FAST channel inventory
Samsung TV Plus and LG Channels are the primary FAST channel inventories in India. FAST inventory tends to have lower CPMs than premium AVOD (JioCinema, Hotstar) but delivers to an engaged, lean-back viewing context. For brands looking to maximise CTV reach at efficient CPMs while maintaining TV-screen environment quality, FAST channel buys through Samsung Ads are worth exploring.
Practical limitations for India
- ACR opt-in rates: ACR data requires viewers to have opted in to Samsung or LG's viewing data programmes. Opt-in rates vary and are not publicly disclosed. The targetable audience is a subset of the installed base.

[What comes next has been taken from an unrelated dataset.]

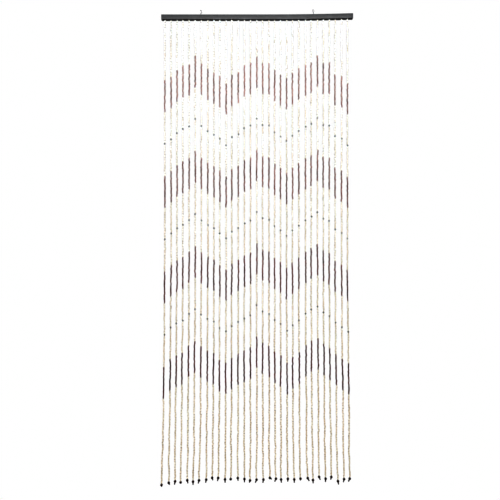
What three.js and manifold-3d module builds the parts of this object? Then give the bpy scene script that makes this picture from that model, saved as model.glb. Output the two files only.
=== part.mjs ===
// A wooden bead door curtain: a painted header bar that hangs on two screw hooks, and 31 bead strings.
// Millimetres, +X to the right, +Y away from the viewer, +Z up.
// The origin is midway between the hooks, level with the inner top of the left one's ring.
import * as THREE from 'three';
import { mergeVertices } from 'three/addons/utils/BufferGeometryUtils.js';
import Module from 'manifold-3d';

const wasm = await Module();
wasm.setup();

// Gap between neighbouring pieces
const FIT_GAP = 0.3;

// Points closer than this are one corner
const WELD_DISTANCE = 1e-4;

// Header bar
const BAR_LENGTH = 900;
const BAR_HEIGHT = 23;
const BAR_DEPTH = 20;
const BAR_EDGE_RADIUS = 1.5;
const BAR_STEPS = 24;
const WARP_START = 35;
const WARP_RISE = 5.9;

// Screw hooks, bent from wire, with their threaded ends in the bar
const HOOK_X = 265;
const HOOK_WIRE_RADIUS = 1.3;
const HOOK_RING_RADIUS = 5.6;
const HOOK_RING_OFFSET = 2;
const HOOK_RING_HEIGHT = 17.6;
const HOOK_SHANK = 6;
const HOOK_BEND = { side: 0.8, rise: 4 };
const HOOK_ARC = { from: -60, to: 200, step: 26 };
const HOOK_STEPS = 34;
const HOOK_THREAD = 10;
const HOOK_TURNS = { left: 55, right: -130 };
const PILOT_HOLE_SIDES = 12;

// Groove under the bar, and the strip in it that holds the strings
const GROOVE_LENGTH = 884;
const GROOVE_WIDTH = 7;
const GROOVE_DEPTH = 4;
const GROOVE_MOUTH = 1;

// Bead strings: 6.6 mm tubes on a cord, as a four-sided strand of about the same width
const FIRST_HOLE_X = -433.5;
const HOLE_PITCH = 28.65;
const STRAND_WIDTH = 6.2;
const STRAND_STEPS = 26;
const STRAND_ROOT = 2;
const MEAN_DROP = 2163;

// The strings fan out below this depth, and bend a little near their ends
const FAN_START = 1080;
const FAN_SPREAD = 12.5;
const FAN_POWER = 1.4;
const SWAY_LENGTH = 200;
const DEPTH_SWAY = 3;
const DEPTH_TURN = 2.4;

// End beads: a round bead with a short tube below it
const END_BEAD_RADIUS = 6.2;
const END_BEAD_SIDES = 8;
const END_BEAD_RINGS = 5;
const END_TUBE_RADIUS = 3;
const END_TUBE_BOTTOM = 14.5;
const END_TUBE_CHAMFER = 0.7;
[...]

- Scale: Samsung and LG's combined India smart TV installed base is smaller than the Android TV universe. For reach-first campaigns, these platforms are complementary to, not substitutes for, platform buying on JioCinema and YouTube.
- Buying infrastructure: Samsung Ads India and LG Ads India are less developed programmatically than their US counterparts. Expect managed service relationships and higher minimum spends relative to open programmatic.
- Measurement: Campaign measurement is primarily Samsung-native or LG-native. Third-party ad verification integration is limited in India.
Samsung and LG in a complete India CTV plan
A well-structured India CTV plan treats Samsung Ads and LG Ads as a third layer — on top of platform buying (JioCinema, Hotstar, YouTube) and Amazon DSP. They are not the starting point, but they add capabilities that the first two layers cannot provide: ACR-based linear TV audience data, FAST channel inventory, and premium device targeting.
For brand advertisers running integrated TV campaigns across linear and digital, Samsung Ads' ACR data is the most direct path to understanding the overlap between your linear TV audience and your CTV audience on a single measurement surface. That alone makes it worth understanding, even if you do not activate it on every campaign.